Latency affects every participant who submits market orders, every participant who reacts to price movement, and every participant who operates under time-sensitive execution logic. The difference is that high-frequency participants have engineered their systems to operate at the theoretical limits of speed. Retail participants have not.
The result is not that retail participants lose every trade. The result is that they systematically give up edge on every trade due to worse fills, higher slippage, and delayed execution during the moments when speed matters most.
Latency in Adverse Market Conditions
Latency risk is asymmetric.

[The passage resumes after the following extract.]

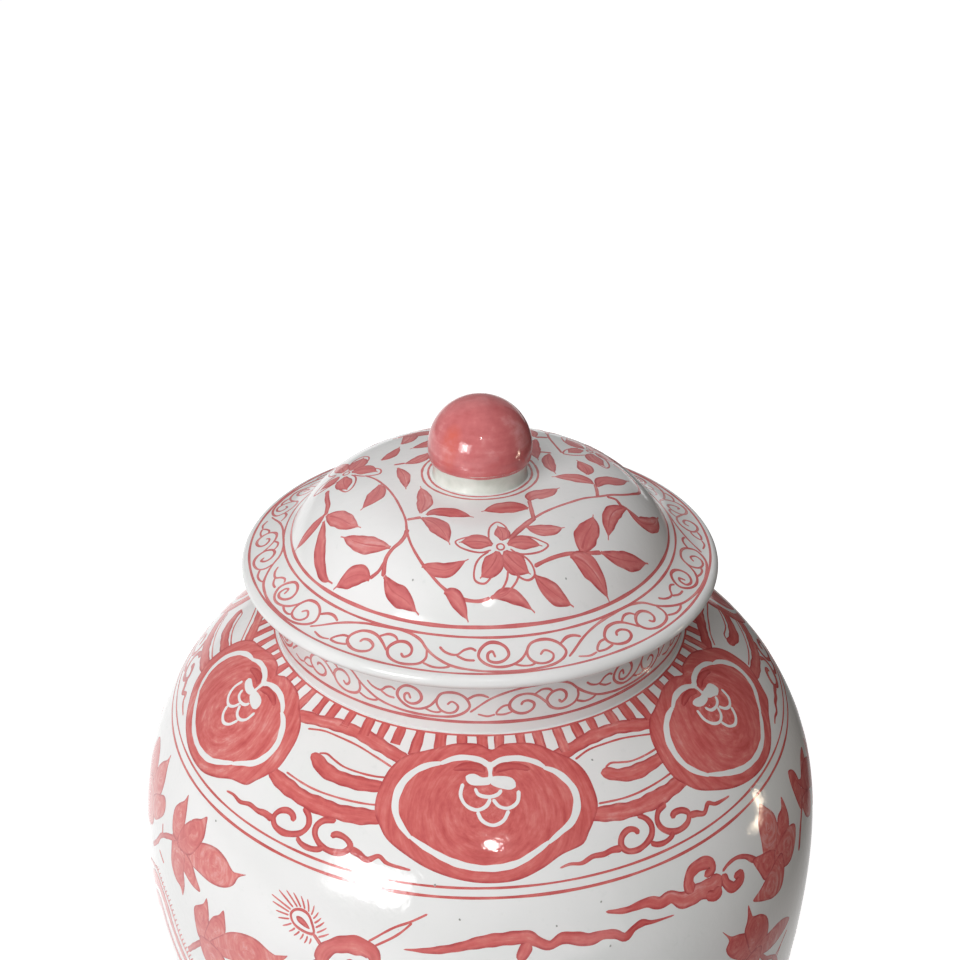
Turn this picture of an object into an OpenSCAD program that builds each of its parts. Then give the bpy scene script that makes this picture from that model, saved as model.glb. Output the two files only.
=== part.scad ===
// Lidded porcelain ginger jar: a sectional jar body with a foot ring and a short neck,
// and a domed lid with a locating flange and a ball finial. Heights are above the table.

/* [Jar] */
// Radius of the belly at its widest
belly_r = 160; // [140:1:180]
// Height of the widest part of the belly
belly_h = 209; // [190:1:225]
// Height of the joint between the shoulder and the neck
neck_base_h = 322; // [305:1:330]
// Outer radius of the neck
neck_r = 92.5; // [88:0.5:96]
// Height of the neck's top edge, where the lid rests
mouth_h = 352.5; // [345:0.5:365]
// Thickness of the jar's wall
jar_wall = 7; // [5:0.5:9]
// Thickness of the jar's floor
floor_t = 9; // [7:0.5:12]

/* [Foot] */
// Outer radius of the foot ring
foot_r = 104; // [95:1:112]
// Height of the foot ring
foot_h = 8; // [6:0.5:12]
// Width of the foot ring
foot_w = 11; // [8:0.5:14]

/* [Lid] */
// Radius of the dome where it meets the brim
dome_r = 83.4; // [81.5:0.1:86]
// Height of the dome above the brim
dome_rise = 26.2; // [15:0.1:40]
// Outer radius of the brim
brim_r = 105.5; // [102:0.5:112]
// How far the brim falls from the dome to its edge
brim_fall = 8; // [4:0.5:14]
// Thickness of the brim's rolled edge
lip_t = 6; // [5:0.5:8]
// Thickness of the lid's wall
lid_wall = 5; // [4:0.5:6]
// Outer radius of the flange that sits inside the mouth
flange_r = 84; // [83.5:0.1:84.5]
// Depth of the flange below the brim
flange_h = 14; // [8:0.5:22]
// Thickness of the flange
flange_t = 4.5; // [3.5:0.5:5]

/* [Finial] */
// Radius of the finial's ball
ball_r = 22.6; // [18:0.1:28]
// Radius of the collar where it stands on the dome
collar_r = 20.9; // [18:0.1:24]
// Height of the collar
collar_h = 8.8; // [6:0.1:14]
// How far the collar draws in at its waist
waist = 0.9; // [0:0.1:2]

/* [Hidden] */
$fn = 96;

// Exponents of the curves: a taper below the belly, a superellipse above it,
// a flat-topped dome and a hollow sweep on the brim.
taper_power = 2.1;
shoulder_power = 2.5;
shoulder_root = 2.6;
dome_power = 5.5;
brim_power = 1.5;

curve_steps = 28;
arc_steps = 8;
crown = 13.5;                             // the superellipse's apex above the neck joint
shoulder_reach = neck_base_h + crown - belly_h;
neck_wall = 6.5;
mouth_r = neck_r - neck_wall;
edge = 1.5;                               // softening of the unglazed edges
inner_fillet = 14;                        // between the floor and the wall inside
shoulder_land = 4;                        // straight stretch inside the neck joint

lip_r = lip_t / 2;
rim_h = mouth_h + 4.5;                    // the brim's top surface at its edge
brim_line_r = brim_r - lip_r;             // where the rolled edge begins
underside_land_r = neck_r + 5;            // the flat seat under the brim ends here
dome_base_h = rim_h + brim_fall;
dome_top_h = dome_base_h + dome_rise;
joint_h = dome_top_h + collar_h;          // the ball is cut flat on this plane
joint_r = ball_r - 0.4;
ball_h = joint_h + sqrt(pow(ball_r, 2) - pow(joint_r, 2));

// Outer radius of the jar at a height, below and above the belly
function lower_r(h) = belly_r
    - (belly_r - foot_r) * pow((belly_h - h) / (belly_h - foot_h), taper_power);
function upper_r(h) = belly_r
    * pow(1 - pow((h - belly_h) / shoulder_reach, shoulder_power), 1 / shoulder_root);

// Height of the dome and of the brim at a radius
function dome_z(r) = dome_base_h + dome_rise * (1 - pow(r / dome_r, dome_power));
function brim_z(r) = rim_h
    + brim_fall * pow((brim_line_r - r) / (brim_line_r - dome_r), brim_power);

// n + 1 values from a to b, evenly spaced or closer together towards b
function steps(a, b, n) = [for (i = [0:n]) a + (b - a) * i / n];
function eased(a, b, n) = [for (i = [0:n]) a + (b - a) * sin(90 * i / n)];
function arc(c, r, from, to, n) =
    [for (t = steps(from, to, n)) c + r * [cos(t), sin(t)]];
function reversed(v) = [for (i = [len(v) - 1:-1:0]) v[i]];

// An open outline moved to its left by t, along its own normals
function inset(v, t) = [for (i = [0:len(v) - 1])
    let (d = v[min(i + 1, len(v) - 1)] - v[max(i - 1, 0)])
    v[i] + t * [-d.y, d.x] / norm(d)];

// Inner radius of the lower section, its wall measured square to the surface
function lower_slope(h) = lower_r(h) - lower_r(h - 1);
function lower_inner_r(h) = lower_r(h) - jar_wall * sqrt(1 + pow(lower_slope(h), 2));

floor_top = foot_h + floor_t;
lower_outer = [for (h = steps(foot_h, belly_h, curve_steps)) [lower_r(h), h]];
wall_lean = atan(lower_slope(floor_top + inner_fillet / 2));
fillet_h = floor_top + inner_fillet * (1 - sin(wall_lean));
fillet_c = [lower_inner_r(fillet_h) - inner_fillet * cos(wall_lean), floor_top + inner_fillet];
lower_inner = concat(
    arc(fillet_c, inner_fillet, -90, -wall_lean, arc_steps),
    [for (h = steps(fillet_h + 5, belly_h, curve_steps)) [lower_inner_r(h), h]]);

upper_outer = [for (h = eased(belly_h, neck_base_h, curve_steps)) [upper_r(h), h]];
upper_inner = [for (p = inset(upper_outer, jar_wall))
    if (p.x > mouth_r && p.y < neck_base_h - shoulder_land && p.y > belly_h + 1) p];

dome_curve = [for (r = eased(0, dome_r, curve_steps)) [r, r < collar_r ? dome_top_h : dome_z(r)]];
dome_inner = [for (p = reversed(inset(dome_curve, -lid_wall))) [max(p.x, 0), p.y]];
brim_curve = [for (r = steps(dome_r, brim_line_r, arc_steps)) if (r > dome_r) [r, brim_z(r)]];
lip_curve = arc([brim_line_r, rim_h - lip_r], lip_r, 90, -90, 2 * arc_steps);

module foot_ring()
    color("wheat")
    rotate_extrude()
    polygon([[foot_r - foot_w, foot_h], [foot_r - foot_w + edge, edge],
             [foot_r - foot_w + 2 * edge, 0], [foot_r - 2 * edge, 0],
             [foot_r - edge, edge], [foot_r, foot_h]]);

module jar_lower_section()
    color("whitesmoke")
    rotate_extrude()
    polygon(concat([[0, foot_h]], lower_outer, reversed(lower_inner), [[0, floor_top]]));

module jar_shoulder_section()
    color("whitesmoke")
    rotate_extrude()
    polygon(concat([[belly_r - jar_wall, belly_h]], upper_outer,
                   [[neck_r, neck_base_h], [mouth_r, neck_base_h],
                    [mouth_r, neck_base_h - shoulder_land]],
                   reversed(upper_inner)));

module jar_neck()
    color("whitesmoke")
    rotate_extrude()
    polygon([[mouth_r, neck_base_h], [neck_r, neck_base_h], [neck_r, mouth_h - edge],
             [neck_r - edge, mouth_h], [mouth_r + edge, mouth_h], [mouth_r, mouth_h - edge]]);

module lid_shell()
    color("whitesmoke")
    rotate_extrude()
    polygon(concat(dome_curve, brim_curve, lip_curve,
                   [[underside_land_r, mouth_h], [dome_r - lid_wall, mouth_h]],
                   dome_inner));

module lid_locating_flange()
    color("linen")
    rotate_extrude()
    polygon([[flange_r - flange_t, mouth_h], [flange_r - flange_t, mouth_h - flange_h + edge],
             [flange_r - flange_t + edge, mouth_h - flange_h],
             [flange_r - edge, mouth_h - flange_h],
             [flange_r, mouth_h - flange_h + edge], [flange_r, mouth_h]]);

module finial_collar()
    color("whitesmoke")
    rotate_extrude()
    polygon(concat([[0, dome_top_h]],
                   [for (t = steps(0, 1, arc_steps))
                       [collar_r + (joint_r - collar_r) * t - waist * sin(180 * t),
                        dome_top_h + collar_h * t]],
                   [[0, joint_h]]));

module finial_ball()
    color("indianred")
    intersection() {
        translate([0, 0, ball_h]) sphere(r = ball_r);
        translate([-ball_r, -ball_r, joint_h]) cube([2 * ball_r, 2 * ball_r, 2 * ball_r]);
    }

foot_ring();
jar_lower_section();
jar_shoulder_section();
jar_neck();
lid_shell();
lid_locating_flange();
finial_collar();
finial_ball();
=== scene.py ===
"""Looks of a lidded porcelain ginger jar: turned glazed walls with hand-painted coral enamel.

The painting is thin enamel laid on the glaze. Each motif is a set of brush strokes given in the
flat chart of its own surface, in millimetres or degrees, and carried onto the turned surface.
"""

import math
import random

import bmesh
import bpy
import numpy as np
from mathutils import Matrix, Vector


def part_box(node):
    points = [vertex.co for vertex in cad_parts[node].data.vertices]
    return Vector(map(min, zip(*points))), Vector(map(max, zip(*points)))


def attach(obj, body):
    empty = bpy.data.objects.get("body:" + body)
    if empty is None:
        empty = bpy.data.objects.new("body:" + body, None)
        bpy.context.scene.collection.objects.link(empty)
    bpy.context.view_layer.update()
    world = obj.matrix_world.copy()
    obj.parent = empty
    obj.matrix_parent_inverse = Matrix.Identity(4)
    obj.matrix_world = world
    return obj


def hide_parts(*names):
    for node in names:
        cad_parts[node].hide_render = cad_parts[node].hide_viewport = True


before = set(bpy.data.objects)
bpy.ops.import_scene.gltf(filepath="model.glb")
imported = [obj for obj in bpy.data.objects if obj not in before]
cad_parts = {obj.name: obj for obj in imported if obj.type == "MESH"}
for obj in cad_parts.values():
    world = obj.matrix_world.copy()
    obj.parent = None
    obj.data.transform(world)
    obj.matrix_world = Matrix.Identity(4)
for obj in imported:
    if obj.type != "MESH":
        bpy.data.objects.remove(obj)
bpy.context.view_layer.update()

MM = 0.001
rng = random.Random(11)

# ---------------------------------------------------------------- sizes from the frame, in mm


def reach_mm(node):
    """A node's outer radius, and the heights of its foot and its top."""
    low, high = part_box(node)
    return high[0] / MM, low[2] / MM, high[2] / MM


BELLY_R, BELLY_H, NECK_BASE_H = reach_mm("jar_shoulder_section")
NECK_R, _, MOUTH_H = reach_mm("jar_neck")
FOOT_R, _, FOOT_H = reach_mm("foot_ring")
BRIM_R = reach_mm("lid_shell")[0]
FLANGE_R, FLANGE_LOW_H, _ = reach_mm("lid_locating_flange")
JOINT_R, DOME_TOP_H, JOINT_H = reach_mm("finial_collar")
BALL_R, _, BALL_TOP_H = reach_mm("finial_ball")
BALL_H = BALL_TOP_H - BALL_R

TAPER_POWER = 2.1
SHOULDER_POWER = 2.5
SHOULDER_ROOT = 2.6
CROWN = 13.5             # the shoulder curve's apex, above the neck joint
DOME_POWER = 5.5
BRIM_POWER = 1.5
JAR_WALL = 7
NECK_WALL = 6.5
LID_WALL = 5
FLOOR_T = 9
FLOOR_TOP_H = FOOT_H + FLOOR_T
FOOT_RING_W = 11
FLANGE_T = 4.5
LIP_R = 3                # the brim's rolled edge
RIM_H = MOUTH_H + 4.5    # the brim's top surface at its edge
BRIM_LINE_R = BRIM_R - LIP_R
BRIM_FALL = 8
DOME_R = 83.4
DOME_RISE = DOME_TOP_H - RIM_H - BRIM_FALL
COLLAR_R = 20.9
COLLAR_WAIST = 0.9
MOUTH_R = NECK_R - NECK_WALL
THROWN = 0.09            # size of the thrown wall's unevenness
THROWN_REACH_R = 60      # it fades towards the axis from this radius

# ---------------------------------------------------------------- outlines


def upper_r(h):
    reach = NECK_BASE_H + CROWN - BELLY_H
    rise = np.clip(h - BELLY_H, 0, None) / reach
    return BELLY_R * (1 - rise ** SHOULDER_POWER) ** (1 / SHOULDER_ROOT)


def lower_r(h):
    drop = np.clip(BELLY_H - h, 0, None) / (BELLY_H - FOOT_H)
    return BELLY_R - (BELLY_R - FOOT_R) * drop ** TAPER_POWER


def jar_r(h):
    h = np.asarray(h, float)
    return np.where(h > BELLY_H, upper_r(h), lower_r(h))


def lid_h(r):
    """Height of the lid's upper surface at a radius: dome, brim, rolled edge."""
    r = np.asarray(r, float)
    dome = RIM_H + BRIM_FALL + DOME_RISE * (1 - (np.clip(r, 0, DOME_R) / DOME_R) ** DOME_POWER)
    fall = np.clip((BRIM_LINE_R - r) / (BRIM_LINE_R - DOME_R), 0, None)
    brim = RIM_H + BRIM_FALL * fall ** BRIM_POWER
    past = np.clip(r - BRIM_LINE_R, 0, LIP_R)
    edge = RIM_H - LIP_R + np.sqrt(np.clip(LIP_R ** 2 - past ** 2, 0, None))
    return np.where(r < DOME_R, dome, np.where(r < BRIM_LINE_R, brim, edge))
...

It is tolerable during stable market conditions and catastrophic during volatile conditions.
When markets are calm and price movement is measured, a 200-500ms execution delay has minimal impact. When markets are volatile and price is moving 10-20 pips in the time it takes an order to be processed, that same delay becomes a structural risk that cannot be hedged or diversified away.
This is why institutional participants prioritize latency reduction even when operating longer-term strategies. The cost of latency is not constant. It spikes during exactly the moments when execution quality matters most: breakouts, liquidity voids, and regime shifts.
Closing Perspective
Latency is not a technical curiosity. It is a risk variable that determines execution quality, which in turn determines whether a strategy remains profitable in live markets.
At V-OneFX, latency is treated as a governance issue, not a technical specification. Infrastructure is selected based on execution speed. Protocols are designed to remove human decision delays. And execution quality is measured not by how fast orders are submitted, but by how consistently favorable fills are achieved relative to signal identification.
Speed is simply the means by which quality is preserved."
In markets where edge is measured in basis points and execution costs compound across hundreds of trades, latency is not a technical detail. It is the difference between systematic profitability and systematic value extraction by faster participants.